The Burkholderia cepacia complex (Bcc) represents a large group of human pathogens which cause lung infection in immunocompromised individuals including cystic fibrosis patients. Bcc infections can be lethal and difficult to treat due to high intrinsic resistance to a wide range of clinically available antibiotics. As such, there is an urgent need to identify new targets for novel antimicrobial drugs for Bcc. In our continued effort to better understand the physiology of bacterial membrane lipids in bacterial pathogens, we have recently found that Bcc bacteria can change membrane lipids in infection. Thus, in response to nutrient availability during infection, these bacteria produce sugar-containing lipids to replace membrane phospholipids. A key gene involved in this so-called membrane lipid remodelling process is plcP. Importantly, this gene is essential for successful infection of Bcc in an insect infection model as well as human and murine macrophage models. This PlcP-mediated lipid remodelling pathway is therefore a promising new drug target for future development of novel antibiotics for treating Bcc infection. Capitalising on our discovery, we propose to systematically investigate the interplay of nutrients, membrane lipid remodelling and innate immunity in Bcc infection, using a synthesis of molecular and cellular microbiology, biochemistry and 'omics' tools.
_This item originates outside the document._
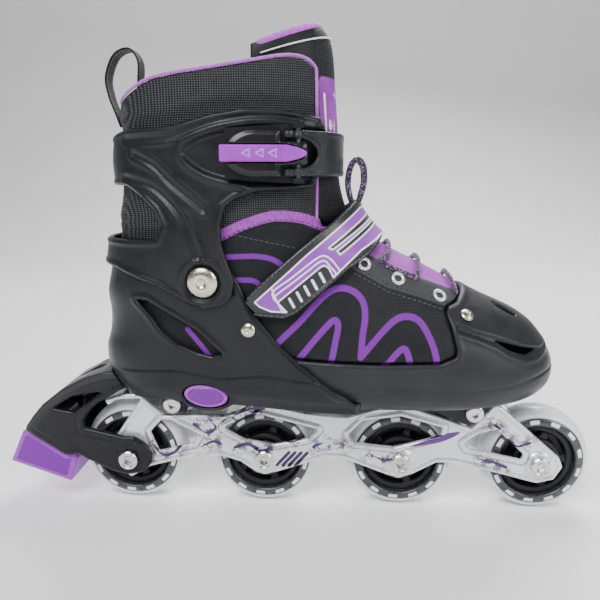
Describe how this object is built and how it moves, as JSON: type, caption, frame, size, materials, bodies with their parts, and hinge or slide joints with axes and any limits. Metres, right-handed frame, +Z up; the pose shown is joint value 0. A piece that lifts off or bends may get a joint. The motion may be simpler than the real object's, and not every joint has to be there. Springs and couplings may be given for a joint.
{
  "type": "inline skate",
  "caption": "Size-adjustable inline skate with a moulded boot, hinged cuff, ratchet buckle, instep strap, soft liner, wheel frame and heel brake",
  "frame": {"origin": "middle of the skate's box, on the ground under the wheels", "axes": "+X towards the toe, +Z up, -Y towards the buckle side, which is the outside of the right foot"},
  "size_m": [0.3839, 0.1116, 0.3035],
  "materials": {
    "shell": "satin moulded plastic, near black",
    "soft_black": "woven mesh and synthetic leather, charcoal",
    "purple": "moulded plastic, purple",
    "frame_paint": "silver-white paint with printed patterns",
    "steel": "plated, slightly warm",
    "tyre": "clear and white cast wheel rubber",
    "hub": "black moulded core",
    "grey_plastic": "grey moulded plastic"
  },
  "bodies": {
    "chassis": {"frame": "frame_paint", "sole_plate": "shell", "mid_block": "grey_plastic", "rear_shell": "shell", "liner": "soft_black", "insole": "grey_plastic", "instep_strap": "soft_black", "laces": "soft_black", "brake_arm": "shell", "brake_pad": "purple", "brake_screw": "steel", "axle_bolt_1": "steel", "axle_bolt_2": "steel", "axle_bolt_3": "steel", "axle_bolt_4": "steel", "axle_nut_1": "steel", "axle_nut_2": "steel", "axle_nut_3": "steel", "axle_nut_4": "steel", "shell_rivet_left": "steel", "shell_rivet_right": "steel", "frame_bolt_rear": "steel", "frame_bolt_front": "steel", "button_spring": "steel"},
    "wheel_1": {"tyre_1": "tyre", "hub_1": "hub", "bearing_1_left": "steel", "bearing_1_right": "steel", "spacer_1": "steel"},
    "wheel_2": {"tyre_2": "tyre", "hub_2": "hub", "bearing_2_left": "steel", "bearing_2_right": "steel", "spacer_2": "steel"},
    "wheel_3": {"tyre_3": "tyre", "hub_3": "hub", "bearing_3_left": "steel", "bearing_3_right": "steel", "spacer_3": "steel"},
    "wheel_4": {"tyre_4": "tyre", "hub_4": "hub", "bearing_4_left": "steel", "bearing_4_right": "steel", "spacer_4": "steel"},
    "upper_cuff": {"cuff": "shell", "pivot_rivet_left": "steel", "pivot_rivet_right": "steel", "liner_collar": "soft_black", "tongue": "soft_black", "buckle_base": "shell", "lever_pin": "steel", "ankle_strap": "shell", "pull_loop": "soft_black"},
    "lever": {"buckle_lever": "shell"},
    "tab": {"release_tab": "purple"},
    "toe": {"toe_shell": "shell", "toe_rivet_left": "steel", "toe_rivet_right": "steel"},
    "size_button": {"push_button": "purple"}
  },
  "joints": [
    {"name": "wheel_spin_1", "type": "hinge", "parent": "chassis", "child": "wheel_1", "pos_m": [-0.1084, 0.003, 0.035], "axis": [0, 1, 0], "continuous": true},
    {"name": "wheel_spin_2", "type": "hinge", "parent": "chassis", "child": "wheel_2", "pos_m": [-0.0198, 0.003, 0.035], "axis": [0, 1, 0], "continuous": true},
    {"name": "wheel_spin_3", "type": "hinge", "parent": "chassis", "child": "wheel_3", "pos_m": [0.0688, 0.003, 0.035], "axis": [0, 1, 0], "continuous": true},
    {"name": "wheel_spin_4", "type": "hinge", "parent": "chassis", "child": "wheel_4", "pos_m": [0.1574, 0.003, 0.035], "axis": [0, 1, 0], "continuous": true},
    {"name": "cuff_pivot", "type": "hinge", "parent": "chassis", "child": "upper_cuff", "pos_m": [-0.0495, 0.003, 0.158], "axis": [0, 1, 0], "range_deg": [0, 8]},
    {"name": "buckle_lever_hinge", "type": "hinge", "parent": "upper_cuff", "child": "lever", "pos_m": [0.0048, -0.0458, 0.2282], "axis": [0, 0, 1], "range_deg": [0, 75]},
    {"name": "release_tab_slide", "type": "slide", "parent": "lever", "child": "tab", "axis": [-0.9903, -0.1392, 0], "range_m": [0, 0.004], "stiffness_N_per_m": 300, "springref_m": -0.002},
    {"name": "toe_slide", "type": "slide", "parent": "chassis", "child": "toe", "axis": [1, 0, 0], "range_m": [0, 0.02]},
    {"name": "button_press", "type": "slide", "parent": "chassis", "child": "size_button", "axis": [0, 1, 0], "range_m": [0, 0.003], "stiffness_N_per_m": 600, "springref_m": -0.001, "deforming": ["button_spring"]}
  ]
}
The results of this project have the potential for help developing new drug targets for treating Bcc infection in human.

The Burkholderia cepacia complex (Bcc) represents a large group of opportunistic human pathogens which cause lung infection. Bcc infections can be lethal and difficult to treat due to high intrinsic resistance to a wide range of clinically available antibiotics. Bcc bacteria are intracellular pathogens which can establish persistent infection within macrophages. However, the molecular and cellular mechanisms underpinning their intracellular persistence are not completely elucidated.

We have recently found that Bcc bacteria uses a so-called membrane lipid remodelling strategy, whereby the bacteria synthesise alternative lipids to replace membrane phospholipids, in order to establish intracellular infection in both insect models and macrophage models. One of the key genes involved in this process is plcP, a mutant of which renders B. cenocepacia unable to establish infection. Since plcP expression is regulated by nutrient availability, such as phosphorus, these data support the crucial interplay between nutrients, membrane lipid remodelling and the innate immune system for B. cenocepacia infection, and provide the first evidence that nutrients availability mediated lipid remodelling is an important yet overlooked secret for the success of B. cenocepacia as an intracellular pathogen. Capitalising on our recent discovery, we aim to 1) identify temporal and spatial expression and transcriptional regulation of PlcP during infection and 2) uncover the molecular and cellular mechanisms underpinning the role of PlcP in intracellular survival. Our results will pave the way for future development of membrane lipid remodelling as a drug target for treating Bcc infections.